_INSTRUCTIONS FOR THE TASK:_
Give back exactly the lines from the start of the listing to the line containing "rests on. Millimetres.", inclusive, and nothing beyond them.

_PROVIDED DATA:_
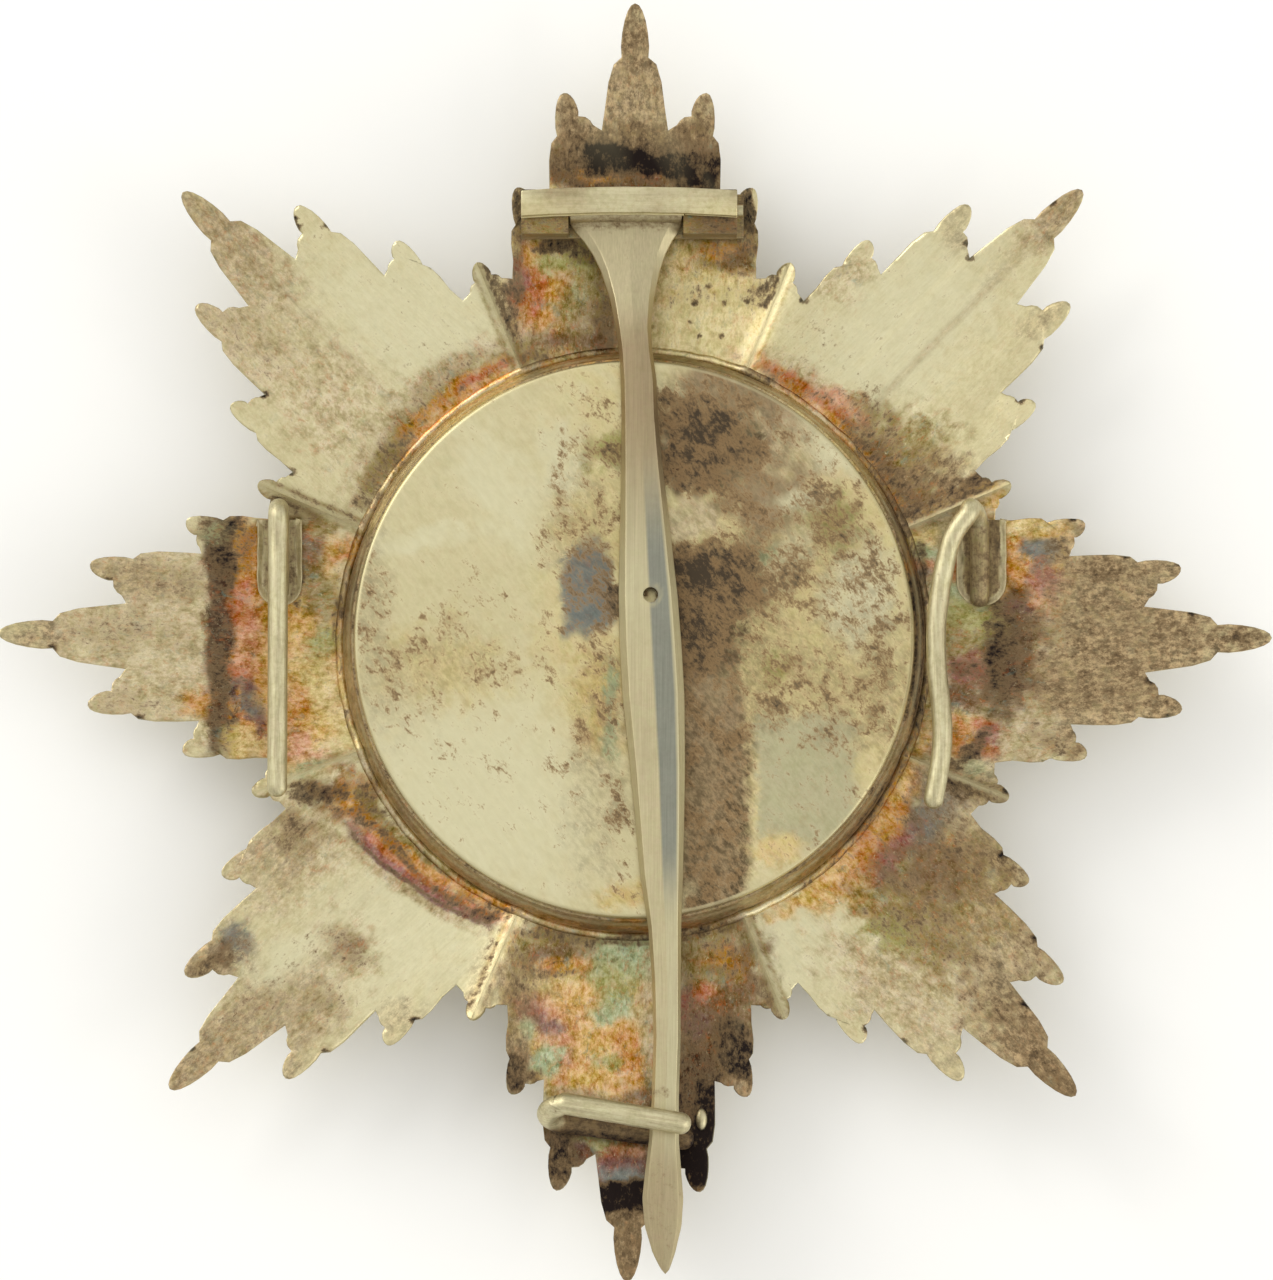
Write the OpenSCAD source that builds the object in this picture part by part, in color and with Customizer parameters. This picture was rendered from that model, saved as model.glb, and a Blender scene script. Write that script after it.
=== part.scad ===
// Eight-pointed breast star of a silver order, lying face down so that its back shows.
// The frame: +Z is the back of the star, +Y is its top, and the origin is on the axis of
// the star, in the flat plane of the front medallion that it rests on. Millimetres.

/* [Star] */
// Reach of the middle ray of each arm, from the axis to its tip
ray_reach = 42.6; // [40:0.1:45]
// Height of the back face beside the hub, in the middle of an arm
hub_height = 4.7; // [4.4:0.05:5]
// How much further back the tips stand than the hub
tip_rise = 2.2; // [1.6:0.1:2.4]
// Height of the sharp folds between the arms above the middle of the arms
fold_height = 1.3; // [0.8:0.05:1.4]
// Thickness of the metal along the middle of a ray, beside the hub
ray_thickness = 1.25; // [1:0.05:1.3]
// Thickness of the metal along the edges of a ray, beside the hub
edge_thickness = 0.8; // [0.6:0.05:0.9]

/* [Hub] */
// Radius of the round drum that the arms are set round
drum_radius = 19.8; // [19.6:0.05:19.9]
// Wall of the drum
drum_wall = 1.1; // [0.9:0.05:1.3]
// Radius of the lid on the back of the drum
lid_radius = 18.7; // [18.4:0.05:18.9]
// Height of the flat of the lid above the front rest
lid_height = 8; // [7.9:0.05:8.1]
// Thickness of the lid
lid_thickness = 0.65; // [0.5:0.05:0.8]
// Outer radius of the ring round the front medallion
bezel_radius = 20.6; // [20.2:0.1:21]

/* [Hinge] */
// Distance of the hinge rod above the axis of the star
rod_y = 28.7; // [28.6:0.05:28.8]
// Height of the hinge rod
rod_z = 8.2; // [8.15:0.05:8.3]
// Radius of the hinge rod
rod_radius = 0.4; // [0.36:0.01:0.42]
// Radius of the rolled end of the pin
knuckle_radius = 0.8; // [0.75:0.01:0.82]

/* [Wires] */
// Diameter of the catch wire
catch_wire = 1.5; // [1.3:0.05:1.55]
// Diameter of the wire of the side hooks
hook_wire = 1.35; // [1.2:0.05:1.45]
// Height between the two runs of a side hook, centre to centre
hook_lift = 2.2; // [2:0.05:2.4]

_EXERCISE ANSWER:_
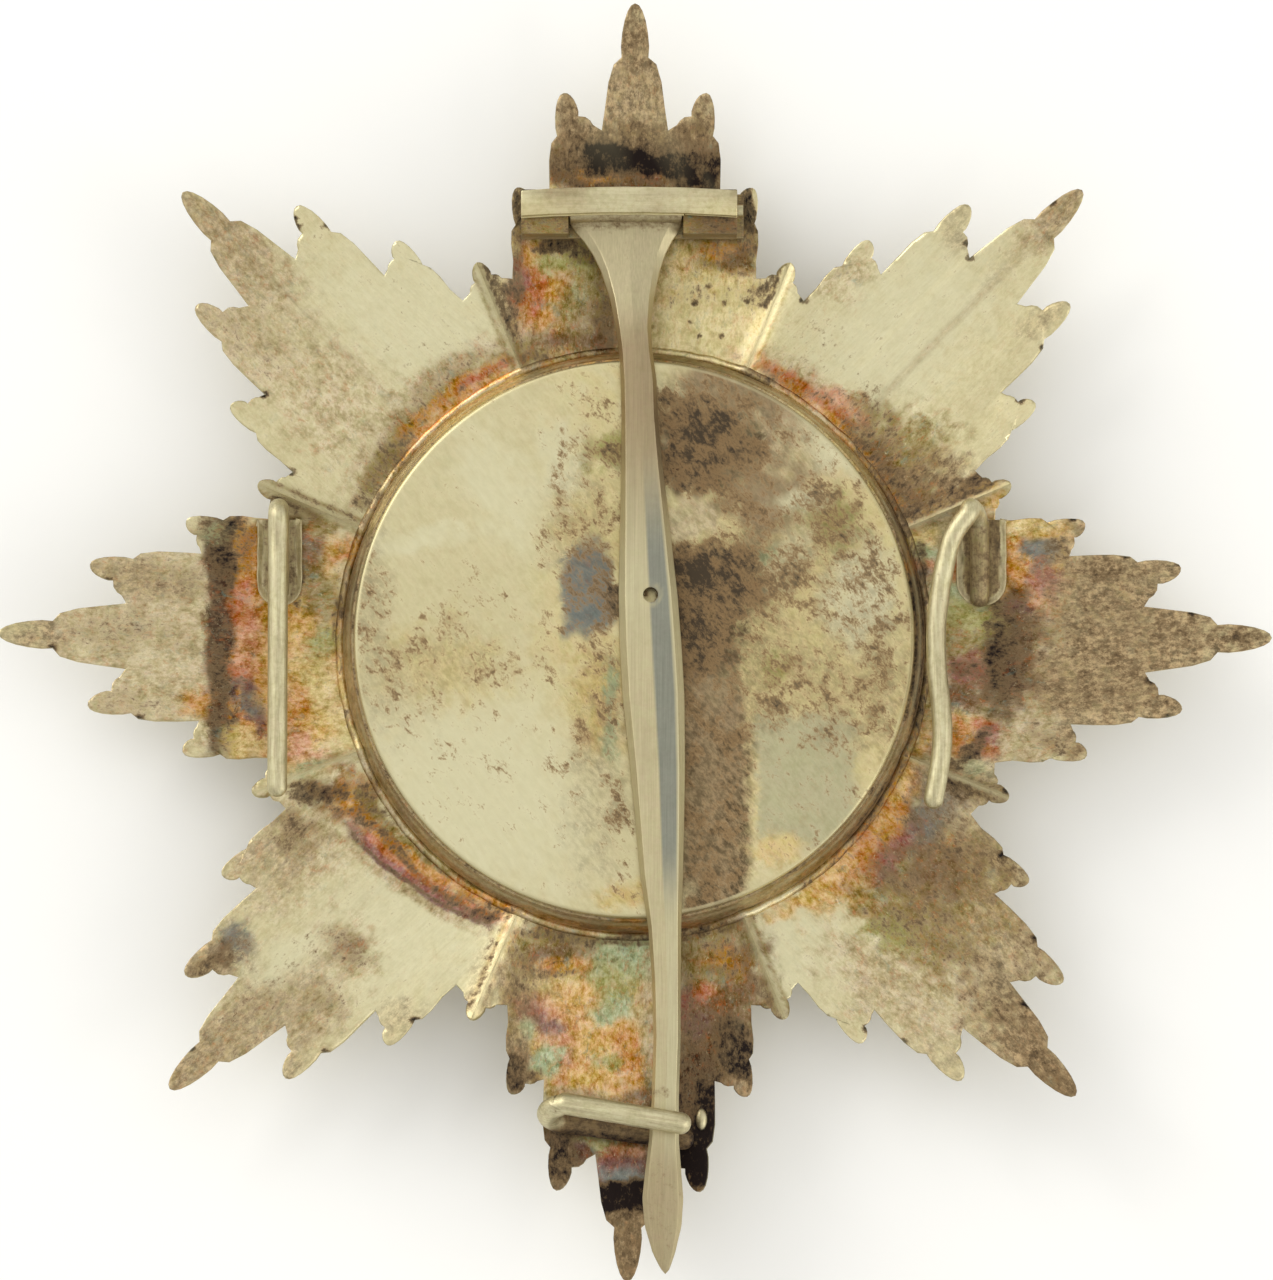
Write the OpenSCAD source that builds the object in this picture part by part, in color and with Customizer parameters. This picture was rendered from that model, saved as model.glb, and a Blender scene script. Write that script after it.
=== part.scad ===
// Eight-pointed breast star of a silver order, lying face down so that its back shows.
// The frame: +Z is the back of the star, +Y is its top, and the origin is on the axis of
// the star, in the flat plane of the front medallion that it rests on. Millimetres.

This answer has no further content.